Adam et Eve ont péché car ils n'ont pas voulu attendre ni recevoir de Dieu. Ils ont voulu prendre, et prendre tout de suite. En sommes, le péché est un geste d'accaparement, une prise du fruit pour le manger ; une emprise, en quelque sorte, qui crée un déséquilibre intérieur. Bertrand Vergely, philosophe orthodoxe, parle de « l'Arbre de l'accompli et de l'inaccompli ». Il dit ceci : « L'Homme est appelé à tout connaître. Pour cela, il importe de ne pas précipiter les choses. Il faut respecter le temps. Dieu n'interdit pas à l'Homme de manger le fruit de l'arbre. Il le prévient : attention de ne pas tuer le temps. Il faut laisser être. Il faut laisser vivre. Devenir celui qui laisse être et celui qui laisse vivre. Il s'agit d'une chance qui est donnée à l'Homme. Quand on n'est pas encore unifié, on ne le comprend pas. On se précipite. Le récit du péché de l'Homme dans le jardin est donné pour que celui-ci apprenne à vivre ».

Frères et sœurs, essayons, durant ce temps de carême, d'imiter Jésus en ne cherchant pas remplir le vide, le désert, le manque qui est en nous.
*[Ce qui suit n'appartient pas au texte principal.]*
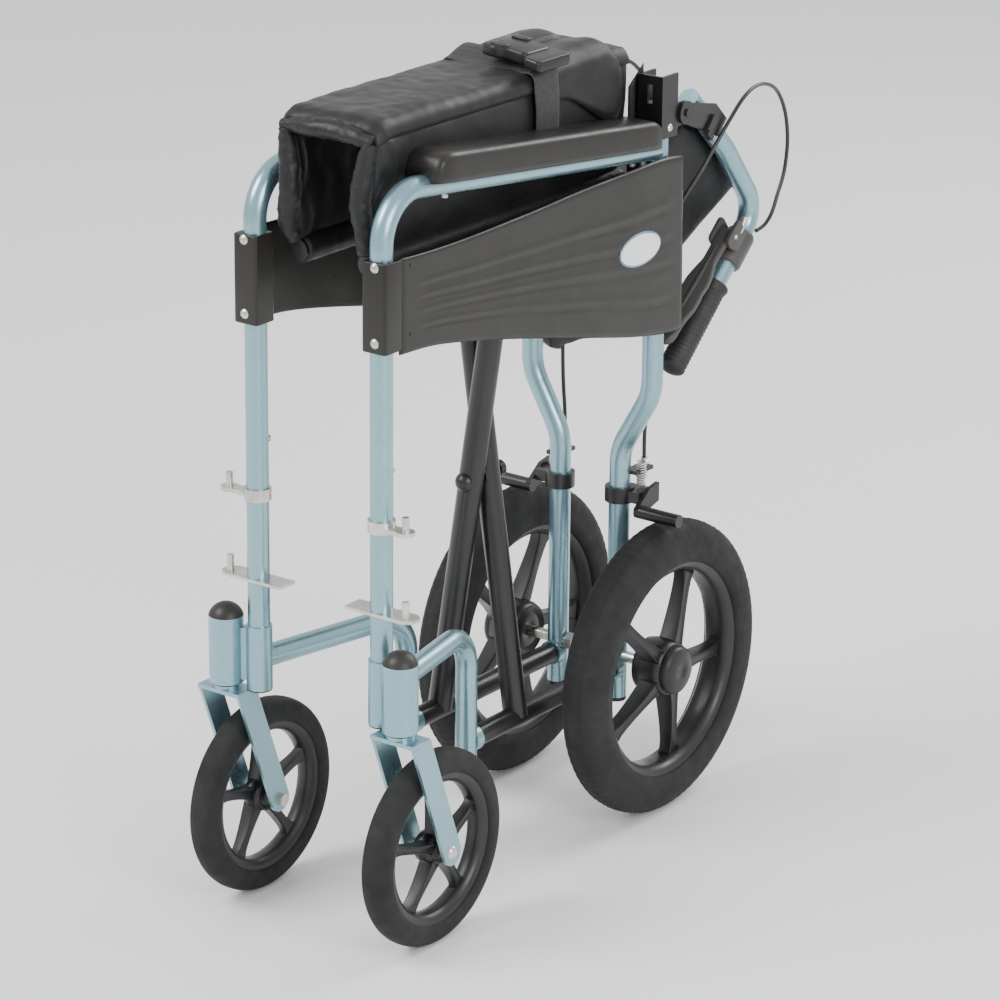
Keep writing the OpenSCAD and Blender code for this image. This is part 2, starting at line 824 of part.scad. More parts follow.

Ne succombons pas à la séduction de l'idole, du serpent qui nous promet de nous combler, de nous nourrir en faisant l'impasse sur le temps. Pour bien connaître, apprenons à connaître, mais aussi à ne pas connaître et à ne pas maîtriser. Laissons Dieu, quand il le voudra, nous donner la sagesse et nous nourrir de sa vie. Amen.